Direction: Please repeat all of the listing exactly.
--- Dataset content ---
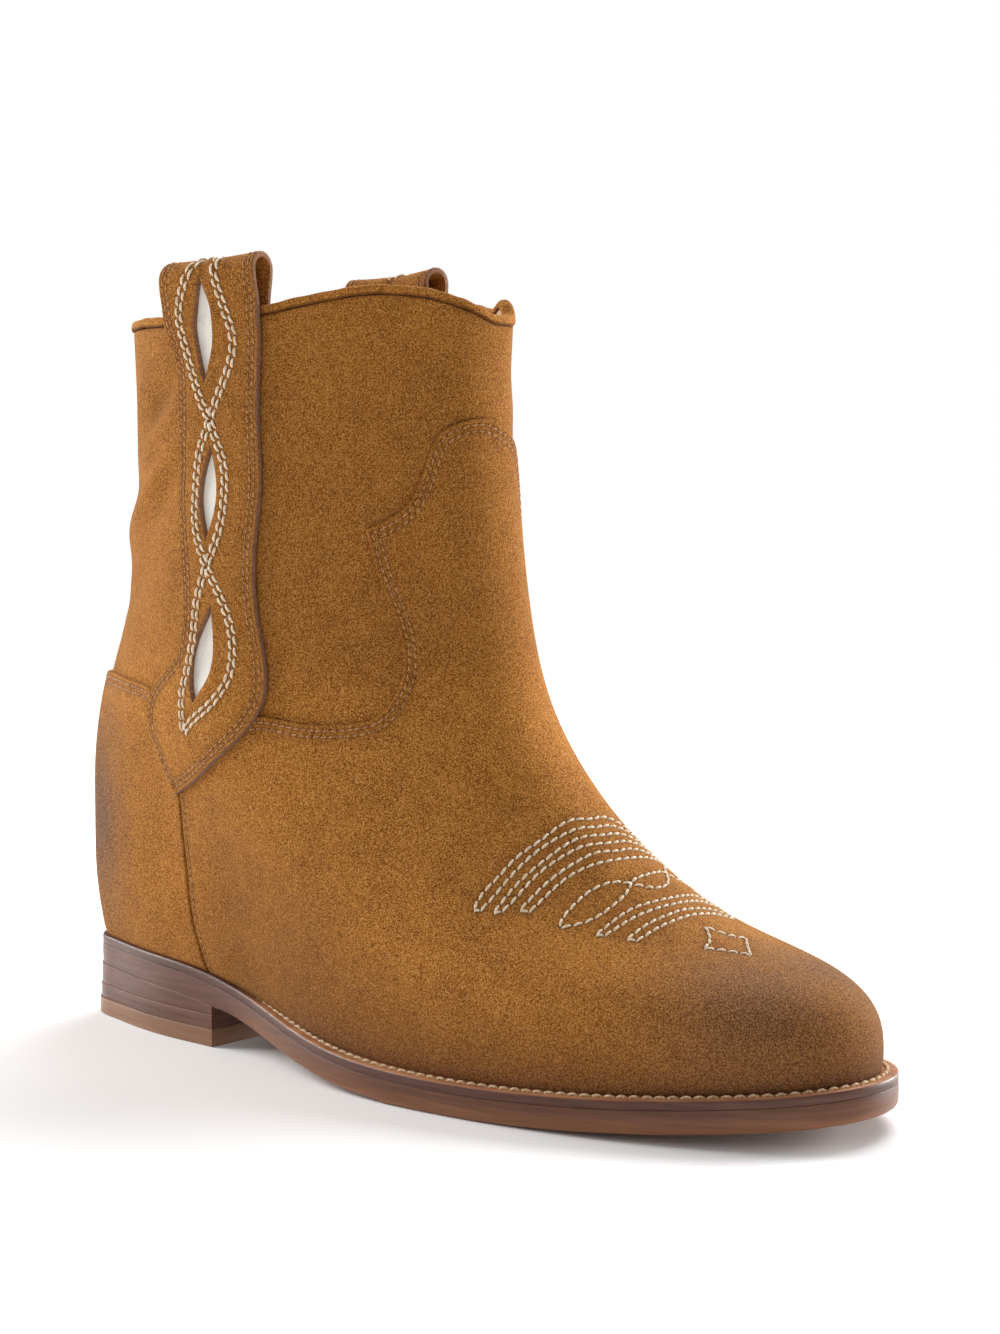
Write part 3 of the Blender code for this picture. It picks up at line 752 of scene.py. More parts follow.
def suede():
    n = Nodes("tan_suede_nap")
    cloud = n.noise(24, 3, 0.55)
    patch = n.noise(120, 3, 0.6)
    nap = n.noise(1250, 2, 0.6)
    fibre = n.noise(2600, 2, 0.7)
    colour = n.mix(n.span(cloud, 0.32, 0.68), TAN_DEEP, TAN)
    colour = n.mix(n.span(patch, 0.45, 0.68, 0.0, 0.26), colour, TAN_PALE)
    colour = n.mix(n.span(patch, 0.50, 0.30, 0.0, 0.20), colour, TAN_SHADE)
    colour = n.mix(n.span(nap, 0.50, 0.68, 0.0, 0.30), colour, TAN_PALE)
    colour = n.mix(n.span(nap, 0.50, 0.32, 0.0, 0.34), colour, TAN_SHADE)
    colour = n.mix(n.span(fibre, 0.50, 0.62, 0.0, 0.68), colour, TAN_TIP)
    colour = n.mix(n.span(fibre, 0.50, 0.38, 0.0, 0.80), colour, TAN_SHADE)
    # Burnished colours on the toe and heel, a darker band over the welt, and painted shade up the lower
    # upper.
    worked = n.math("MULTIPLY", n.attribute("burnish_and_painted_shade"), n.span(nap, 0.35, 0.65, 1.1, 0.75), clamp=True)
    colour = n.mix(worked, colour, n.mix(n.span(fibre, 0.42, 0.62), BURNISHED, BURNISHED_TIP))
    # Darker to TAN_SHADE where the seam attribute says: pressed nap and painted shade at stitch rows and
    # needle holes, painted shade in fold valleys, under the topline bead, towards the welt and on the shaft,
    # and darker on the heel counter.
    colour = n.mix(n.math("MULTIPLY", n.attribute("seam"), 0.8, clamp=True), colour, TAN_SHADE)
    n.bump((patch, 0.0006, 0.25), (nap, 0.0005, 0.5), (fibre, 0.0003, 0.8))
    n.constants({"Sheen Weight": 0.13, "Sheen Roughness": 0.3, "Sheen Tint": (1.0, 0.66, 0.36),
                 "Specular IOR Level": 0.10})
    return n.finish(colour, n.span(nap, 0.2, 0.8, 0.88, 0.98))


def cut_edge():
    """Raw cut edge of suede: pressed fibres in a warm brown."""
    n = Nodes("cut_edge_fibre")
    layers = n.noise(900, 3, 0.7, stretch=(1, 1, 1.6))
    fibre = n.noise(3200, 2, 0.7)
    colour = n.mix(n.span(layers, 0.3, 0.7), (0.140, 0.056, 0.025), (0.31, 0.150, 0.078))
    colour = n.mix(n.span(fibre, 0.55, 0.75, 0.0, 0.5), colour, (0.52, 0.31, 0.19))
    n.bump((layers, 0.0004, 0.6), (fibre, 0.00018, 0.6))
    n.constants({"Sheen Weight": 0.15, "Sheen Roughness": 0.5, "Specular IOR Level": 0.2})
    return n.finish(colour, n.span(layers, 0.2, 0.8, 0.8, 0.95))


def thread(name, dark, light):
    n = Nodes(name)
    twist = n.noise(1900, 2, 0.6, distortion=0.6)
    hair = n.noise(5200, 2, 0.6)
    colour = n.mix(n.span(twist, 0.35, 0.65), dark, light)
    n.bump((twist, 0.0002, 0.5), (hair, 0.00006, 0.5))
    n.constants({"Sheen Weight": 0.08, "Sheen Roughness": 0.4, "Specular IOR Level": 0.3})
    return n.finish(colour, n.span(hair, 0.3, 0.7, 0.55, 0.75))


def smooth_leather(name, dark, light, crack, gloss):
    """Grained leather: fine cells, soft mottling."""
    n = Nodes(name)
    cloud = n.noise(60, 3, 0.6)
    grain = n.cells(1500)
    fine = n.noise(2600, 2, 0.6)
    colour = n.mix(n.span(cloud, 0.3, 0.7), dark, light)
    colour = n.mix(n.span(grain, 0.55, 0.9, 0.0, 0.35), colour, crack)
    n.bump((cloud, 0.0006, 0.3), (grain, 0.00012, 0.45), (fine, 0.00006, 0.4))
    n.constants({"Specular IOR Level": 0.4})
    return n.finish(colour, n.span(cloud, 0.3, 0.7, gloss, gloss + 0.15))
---
Task solution:
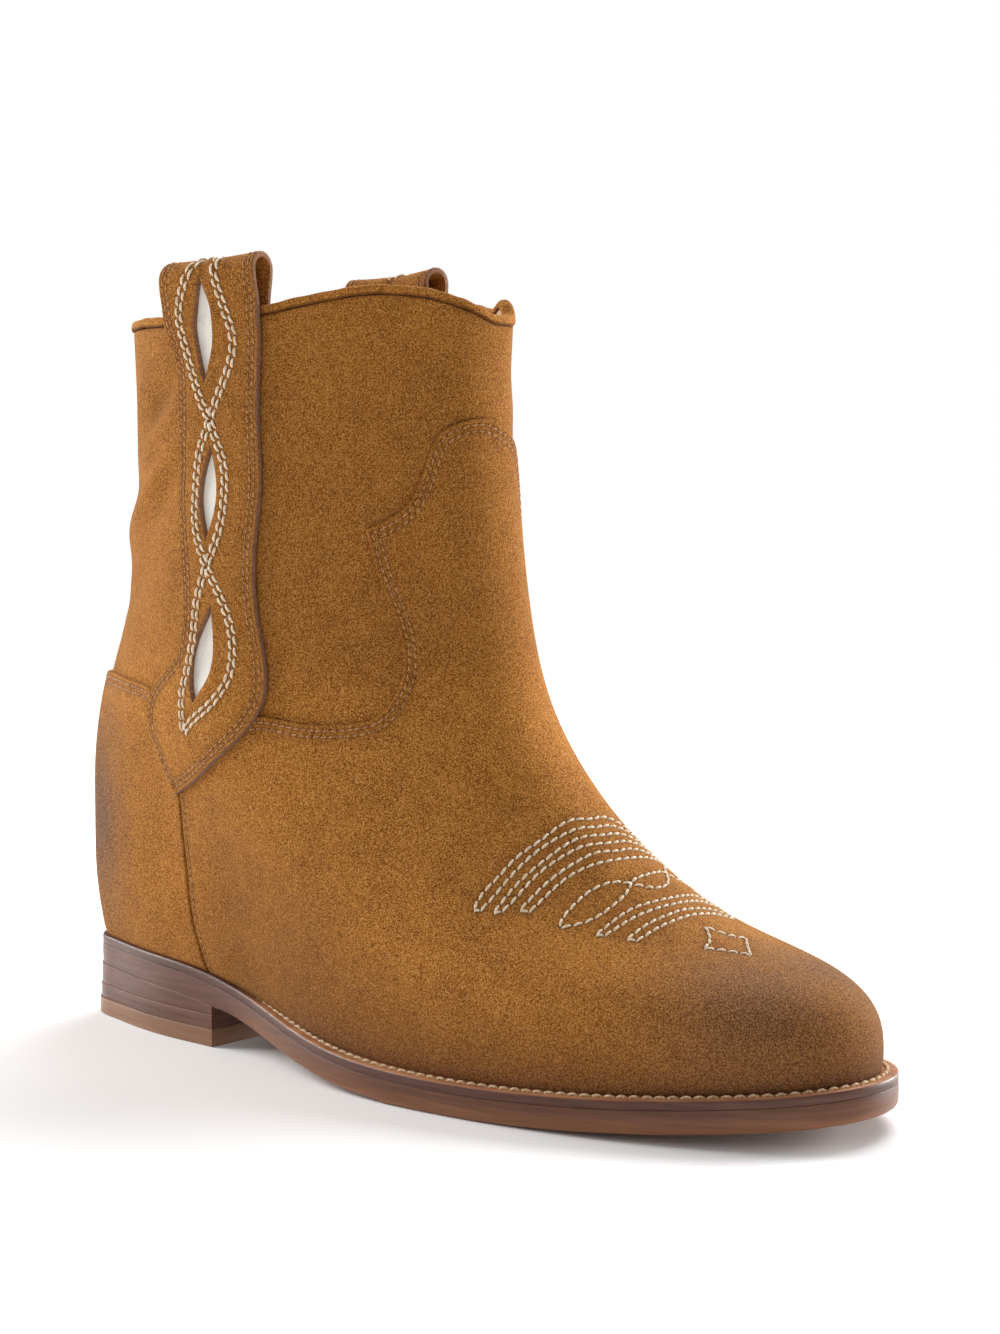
Write part 3 of the Blender code for this picture. It picks up at line 752 of scene.py. More parts follow.
def suede():
    n = Nodes("tan_suede_nap")
    cloud = n.noise(24, 3, 0.55)
    patch = n.noise(120, 3, 0.6)
    nap = n.noise(1250, 2, 0.6)
    fibre = n.noise(2600, 2, 0.7)
    colour = n.mix(n.span(cloud, 0.32, 0.68), TAN_DEEP, TAN)
    colour = n.mix(n.span(patch, 0.45, 0.68, 0.0, 0.26), colour, TAN_PALE)
    colour = n.mix(n.span(patch, 0.50, 0.30, 0.0, 0.20), colour, TAN_SHADE)
    colour = n.mix(n.span(nap, 0.50, 0.68, 0.0, 0.30), colour, TAN_PALE)
    colour = n.mix(n.span(nap, 0.50, 0.32, 0.0, 0.34), colour, TAN_SHADE)
    colour = n.mix(n.span(fibre, 0.50, 0.62, 0.0, 0.68), colour, TAN_TIP)
    colour = n.mix(n.span(fibre, 0.50, 0.38, 0.0, 0.80), colour, TAN_SHADE)
    # Burnished colours on the toe and heel, a darker band over the welt, and painted shade up the lower
    # upper.
    worked = n.math("MULTIPLY", n.attribute("burnish_and_painted_shade"), n.span(nap, 0.35, 0.65, 1.1, 0.75), clamp=True)
    colour = n.mix(worked, colour, n.mix(n.span(fibre, 0.42, 0.62), BURNISHED, BURNISHED_TIP))
    # Darker to TAN_SHADE where the seam attribute says: pressed nap and painted shade at stitch rows and
    # needle holes, painted shade in fold valleys, under the topline bead, towards the welt and on the shaft,
    # and darker on the heel counter.
    colour = n.mix(n.math("MULTIPLY", n.attribute("seam"), 0.8, clamp=True), colour, TAN_SHADE)
    n.bump((patch, 0.0006, 0.25), (nap, 0.0005, 0.5), (fibre, 0.0003, 0.8))
    n.constants({"Sheen Weight": 0.13, "Sheen Roughness": 0.3, "Sheen Tint": (1.0, 0.66, 0.36),
                 "Specular IOR Level": 0.10})
    return n.finish(colour, n.span(nap, 0.2, 0.8, 0.88, 0.98))


def cut_edge():
    """Raw cut edge of suede: pressed fibres in a warm brown."""
    n = Nodes("cut_edge_fibre")
    layers = n.noise(900, 3, 0.7, stretch=(1, 1, 1.6))
    fibre = n.noise(3200, 2, 0.7)
    colour = n.mix(n.span(layers, 0.3, 0.7), (0.140, 0.056, 0.025), (0.31, 0.150, 0.078))
    colour = n.mix(n.span(fibre, 0.55, 0.75, 0.0, 0.5), colour, (0.52, 0.31, 0.19))
    n.bump((layers, 0.0004, 0.6), (fibre, 0.00018, 0.6))
    n.constants({"Sheen Weight": 0.15, "Sheen Roughness": 0.5, "Specular IOR Level": 0.2})
    return n.finish(colour, n.span(layers, 0.2, 0.8, 0.8, 0.95))


def thread(name, dark, light):
    n = Nodes(name)
    twist = n.noise(1900, 2, 0.6, distortion=0.6)
    hair = n.noise(5200, 2, 0.6)
    colour = n.mix(n.span(twist, 0.35, 0.65), dark, light)
    n.bump((twist, 0.0002, 0.5), (hair, 0.00006, 0.5))
    n.constants({"Sheen Weight": 0.08, "Sheen Roughness": 0.4, "Specular IOR Level": 0.3})
    return n.finish(colour, n.span(hair, 0.3, 0.7, 0.55, 0.75))


def smooth_leather(name, dark, light, crack, gloss):
    """Grained leather: fine cells, soft mottling."""
    n = Nodes(name)
    cloud = n.noise(60, 3, 0.6)
    grain = n.cells(1500)
    fine = n.noise(2600, 2, 0.6)
    colour = n.mix(n.span(cloud, 0.3, 0.7), dark, light)
    colour = n.mix(n.span(grain, 0.55, 0.9, 0.0, 0.35), colour, crack)
    n.bump((cloud, 0.0006, 0.3), (grain, 0.00012, 0.45), (fine, 0.00006, 0.4))
    n.constants({"Specular IOR Level": 0.4})
    return n.finish(colour, n.span(cloud, 0.3, 0.7, gloss, gloss + 0.15))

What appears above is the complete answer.